Pani wicepremier w Krynicy tydzień temu o 1989 r.: „Bardzo często mieliśmy poczucie, że Polska straciła niezależność gospodarczą". Naprawdę lepsza byłaby gospodarka zaplanowana w tajnych notatkach kluczowych postaci PZPR i służb w połowie lat 80. na zasadzie „dla nich tylko zieleniaki"? Przecież taka była realna alternatywa w czasach rozpadu ZSRR.

Świat polega na tym, że aby ktoś nam umorzył pożyczkę, trzeba mu w innym miejscu coś sprzedać, żeby gdzie indziej zarobił. Sprzedać trzeba inwestorom także wtedy, gdy samemu nie ma się pieniędzy, by zainwestować, i po to, by innym, którzy mają u nas ulokowane dolary, nie było obojętne, co się u nas dzieje. Nazywanie się realistami zobowiązuje do tego, by takie mechanizmy rozumieć. Przecież to dzisiaj kompetentnym osobom w rządzie siwieją włosy na głowie z powodu odpływu zagranicznych inwestycji z Polski. We wtorek w Leżajsku okazało się, że UE też jest zła, bo „wyimaginowana". Czego my właściwie od Pana Boga chcemy? Wrócić do 1989 r.? Do Gierka? A może do 1939? Być jak Włochy też nie chcemy, bo „tam uchodźcy", być jak Francja też nie, bo „tam zamachy". I tak źle, i tak niedobrze.

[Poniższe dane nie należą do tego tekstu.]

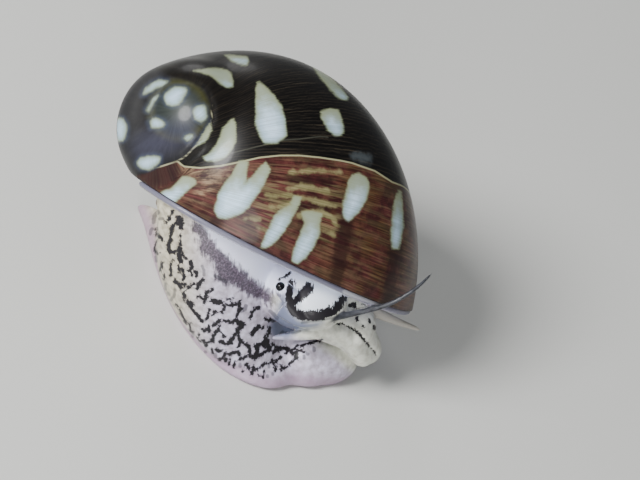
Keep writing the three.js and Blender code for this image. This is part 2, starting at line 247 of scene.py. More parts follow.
cutting = shell_form.modifiers.new("hollow", "BOOLEAN")
cutting.operation = "DIFFERENCE"
cutting.solver = "EXACT"
cutting.object = hollow_form


def settled(thing, name):
    """A new object at the origin with the thing's mesh as its modifiers leave it."""
    view = bpy.context.evaluated_depsgraph_get()
    mesh = bpy.data.meshes.new_from_object(thing.evaluated_get(view))
    made = bpy.data.objects.new(name, mesh)
    bpy.context.scene.collection.objects.link(made)
    mesh.name = name
    return made


bpy.context.view_layer.update()
shell = settled(shell_form, "shell_whole")
bpy.data.objects.remove(shell_form)
bpy.data.objects.remove(hollow_form)
shell.data.shade_smooth()
shell.data.materials.clear()


def to_linear(code):
    """A linear colour from an sRGB hex value."""
    parts = [(code >> shift & 255) / 255 for shift in (16, 8, 0)]
    return [part / 12.92 if part <= 0.04045 else ((part + 0.055) / 1.055) ** 2.4 for part in parts] + [1.0]


def add_node(material, kind, settings=None, links=None):
    """Adds a shader node, sets its properties and input values, and links its inputs.

    Stops are places and hex colours of a ramp. An input takes a number, a hex colour or another
    node's output, or the name of a value that the mesh keeps for each vertex.
    """
    node = material.node_tree.nodes.new(kind)
    for key, value in (settings or {}).items():
        if key == "stops":
            elements = node.color_ramp.elements
            while len(elements) < len(value):
                elements.new(1.0)
            for element, (place, code) in zip(elements, value):
                element.position = place
                element.color = to_linear(code)
        elif isinstance(key, str) and hasattr(node, key):
            setattr(node, key, value)
        else:
            node.inputs[key].default_value = value
    for key, value in (links or {}).items():
        if isinstance(value, float):
            node.inputs[key].default_value = value
        elif isinstance(value, int):
            node.inputs[key].default_value = to_linear(value)
        else:
            if isinstance(value, str):
                value = add_node(material, "ShaderNodeAttribute", {"attribute_name": value}).outputs["Fac"]
            material.node_tree.links.new(value, node.inputs[key])
    return node


def new_material(name):
    """A material without any nodes."""
    material = bpy.data.materials.new(name)
    material.use_nodes = True
    material.node_tree.nodes.clear()
    return material


# a distance in mm that counts as far from every mark
FAR_OFF = 9.0
# a ray to the camera starts so far off the surface, in mm, and a surface facing it by less is grazed
RAY_START = 0.15
GRAZING = 0.1


def distance_to_line(places, line):
    """How far each place is from a line of picture points, in mm on the snail."""
    nearest = np.full(len(places), 1e9)
    for start, end in zip(line[:-1], line[1:]):
        start, run = np.array(start, float), np.array(end, float) - np.array(start, float)
        share = np.clip(((places - start) @ run) / (run @ run), 0, 1)
        gap = np.linalg.norm(places - start - share[:, None] * run, axis=1)
        nearest = np.minimum(nearest, gap)
    return nearest / PIXELS_PER_MM


def distance_to_patch(places, outline):
    """The same for a closed outline, and less than zero inside it."""
    closed = list(outline) + [outline[0]]
    inside = np.zeros(len(places), bool)
    for (ax, ay), (bx, by) in zip(closed[:-1], closed[1:]):
        if ay == by:
            continue
        crosses = (places[:, 1] < ay) != (places[:, 1] < by)
        at = ax + (places[:, 1] - ay) * (bx - ax) / (by - ay)
        inside ^= crosses & (places[:, 0] < at)
    return np.where(inside, -1, 1) * distance_to_line(places, closed)


def distance_to_marks(places, marks):
    """How far each place is from the edge of the nearest mark: a width in pixels, then a line."""
    least = np.full(len(places), FAR_OFF)
    for mark in marks:
        least = np.minimum(least, distance_to_line(places, mark[1:]) - mark[0] / 2 / PIXELS_PER_MM)
    return least


def vertex_places(mesh):
    """A mesh's vertices as rows of numbers, in metres."""
    flat = np.empty(len(mesh.vertices) * 3)
    mesh.vertices.foreach_get("co", flat)
    return flat.reshape(-1, 3)


def facing_camera(mesh):
    """How squarely each vertex faces the camera, 1 at most, and -1 where the mesh itself hides it."""
    form = bmesh.new()
    form.from_mesh(mesh)
    tree = BVHTree.FromBMesh(form)
    form.free()
    seen = []
    for vertex in mesh.vertices:
        way = (CAMERA_AT - vertex.co).normalized()
        facing = vertex.normal.dot(way)
        hidden = facing > GRAZING and tree.ray_cast(vertex.co + way * RAY_START * MM, way)[0] is not None
        seen.append(-1 if hidden else facing)
    return np.array(seen)


def store(mesh, **kept):
    """Keeps numbers for each vertex under their names, for the materials to read."""
    for name, values in kept.items():
        attribute = mesh.attributes.new(name, "FLOAT", "POINT")
        attribute.data.foreach_set("value", np.asarray(values, np.float32))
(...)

Uwaga: nie chodzi o to, że w III RP wszystko było dobre. Po dwudziestu kilku latach wiele rzeczy jest do poprawy, w gospodarce, polityce i w pomocy społecznej też. FOZZ trzeba rozliczyć i konstytucję poprawić. Nie chodzi o to, że wszystko jest świetnie, że można się niczym nie przejmować. Chodzi o jedno zdanie mojej babci nieboszczki, która mówiła, że ciągłe narzekanie jest obrażaniem Pana Boga. Gdyby rzecz się działa w bajce o złotej rybce, złośliwa rybeńka jeszcze przed wyborami samorządowymi zrobiłaby nam kuku, czyli tak jak w kampanijnych wystąpieniach chcą dygnitarze. Na szczęście to tylko bajka, a narodem rządzi opatrzność. Pozostaje się modlić o jej cierpliwość.